Mean values & density matrix

[Frank Einstein]

Homework Statement

A system's state of spin 1/2 is represented at t=0 by C*exp[-a²(p-p₀)²]*{{1,0},{0,1}} where the density matrix is represented in the base of eighenvalues of S_z and the spatial vector is represented in the continuum base of statesP_x, P_y, P_z.
Find <X>, <Px> and <ΔX>, <ΔPx>

Homework Equations

P_{A, ρ}=Tr(ρE_A)=ΣWi<ψi|A|ψi>
(ΔA)²=<A²>-<A>²

The Attempt at a Solution

To calculate <X> I change ψ(p) to ψ(x)=1/(π^0.25*√aħ)*exp[-0.5*(x/aħ)-ix(p₀/ħ)].
Now I have to find ΣWi<ψi|X|ψi>. Here it is where I start getting lost; I think I have to integrate the spatial part of ψ multiplied by x between +- infinite.
Can someone please tell me if I'm right?

Thank you very much.

 

[anathema]

Yes, you are correct.

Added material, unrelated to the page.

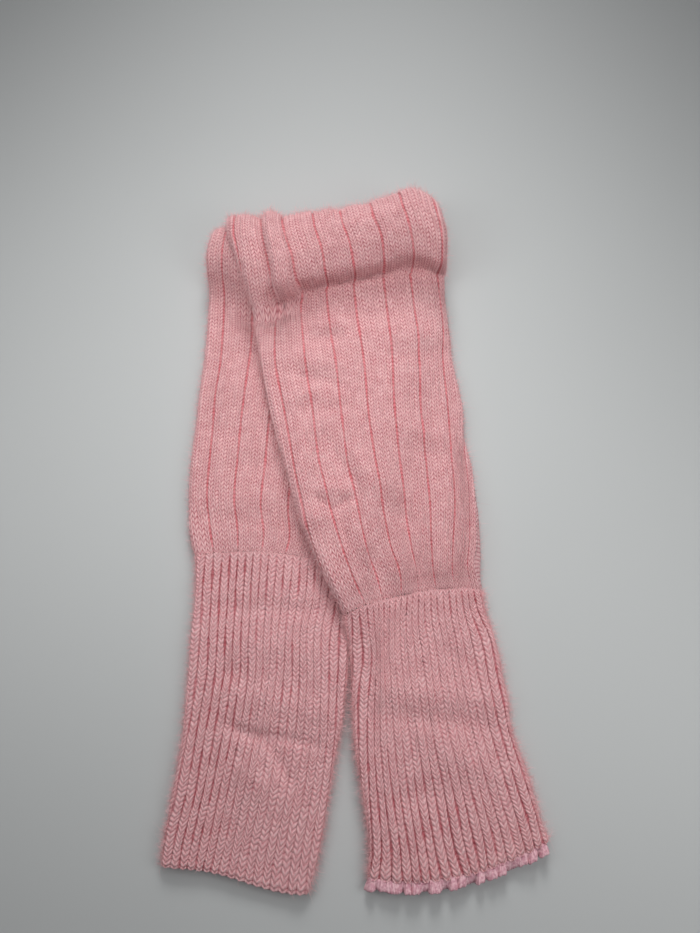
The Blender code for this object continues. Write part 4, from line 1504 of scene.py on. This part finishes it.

To calculate <X>, you need to integrate the spatial part of ψ multiplied by x over all space. This will give you the expectation value of the position operator. Similarly, to calculate <Px>, you need to integrate the spatial part of ψ multiplied by p over all space. To calculate <ΔX>, you need to take the square root of <X^2>-<X>^2, and similarly for <ΔPx>, you need to take the square root of <Px^2>-<Px>^2. Remember to use the appropriate normalization factor for the spatial part of ψ.